Cole s’énerva de plus belle, prêt à sauter sur l’homme coupable de ses tourments :

— Trop tard de quoi ? Tu te fous de ma gueule ? J’ai rien fait, je suis pas responsable !

Sven allait répliquer quand une silhouette déboula devant lui. Elle plaqua Jedefray au sol. Lambda aboya de plus belle, Sven attrapa l’assaillant par derrière. Ses os craquaient et le sang poissait sur son visage. Le sang de ses victimes. Y avait-il plus que trois cadavres dans les rues de Monroe ? Sven utilisa son bras pour entraver la brute au niveau de la nuque. Jedefray hurla à plein poumon.

— On s’arrache ! s’écria Calvin.

— Et merde ! s’exclama Sven toujours en proie avec la force incroyable de l’homme entre ses bras.

Son neveu et son ami disparurent tandis que Jedefray se ressaisissait. Il sortit une seringue de sa poche de manteau et la planta d’un coup sec dans le bras de l’homme. Celui-ci se débattit encore un peu, puis s’écroula sur le sol, en compagnie de ses trois victimes.

Jed et Sven haletèrent, épuisés. Le second attendit les explications du premier, mais ne sembla pas se décider. Sven s’agenouilla vers leur attaquant ; Jedefray lâcha un “Non, Sven ! Surtout pas !” qui fit tressaillir son petit frère. Devant son air interrogateur, le scientifique lança une remarque dont le mystère effraya Sven :

— On ne peut plus rien pour lui.

— Tu veux dire qu’il est…

Mort. Jedefray acquiesça.

— On doit retrouver Cole avant qu’il ne contamine d’autres personnes, continua-t-il en reprenant son téléphone sur lequel l’application de traçage continuait de capter les déplacements du fugitif.

Le coeur au bord des lèvres, Sven demanda :

— Jed… elle était pour qui, cette seringue, à la base ?

Pour Cole. Pour qui d’autres ? le nargua une petite voix au fond de lui. Il espérait une réponse. Il avait besoin d’une réponse.

— Ils sont retournés dans le métro, claqua Jedefray comme s’il n’avait pas entendu la question de son cadet, le traceur ne capte plus.

— Jed…

Trop tard.
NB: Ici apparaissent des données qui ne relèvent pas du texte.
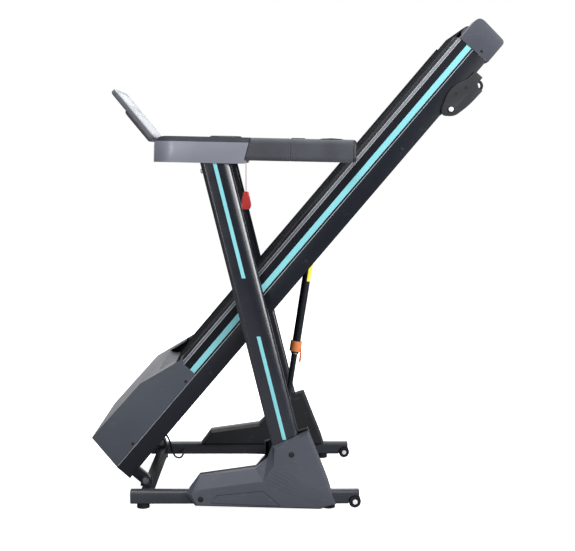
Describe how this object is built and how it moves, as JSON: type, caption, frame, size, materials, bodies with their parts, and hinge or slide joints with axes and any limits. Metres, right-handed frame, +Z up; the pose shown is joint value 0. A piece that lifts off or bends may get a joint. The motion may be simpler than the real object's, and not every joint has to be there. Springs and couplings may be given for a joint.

Le scientifique reprenait déjà la route vers le centre ville. Sven le rattrapa, il lui agrippa le bras d’une main décidée :

— On peut pas faire comme si on n’avait jamais vu ces cadavres !

Jedefray fixa ses yeux marrons dans ceux, aigue-marine de son frère, puis lui donna un coup qui le força à le lâcher :

— La police les trouvera bien assez tôt. Si on ne veut pas qu’il y en ait d’autres alors il faut supprimer Cole de l’équation.

Jedefray se remit en marche sans même attendre Sven.

— T’entends quoi, par “supprimer de l’équation” ? cria ce dernier.

Pas de réponse. Après tout, Jedefray n’avait jamais cru important de donner la moindre importance à son geignard de cadet.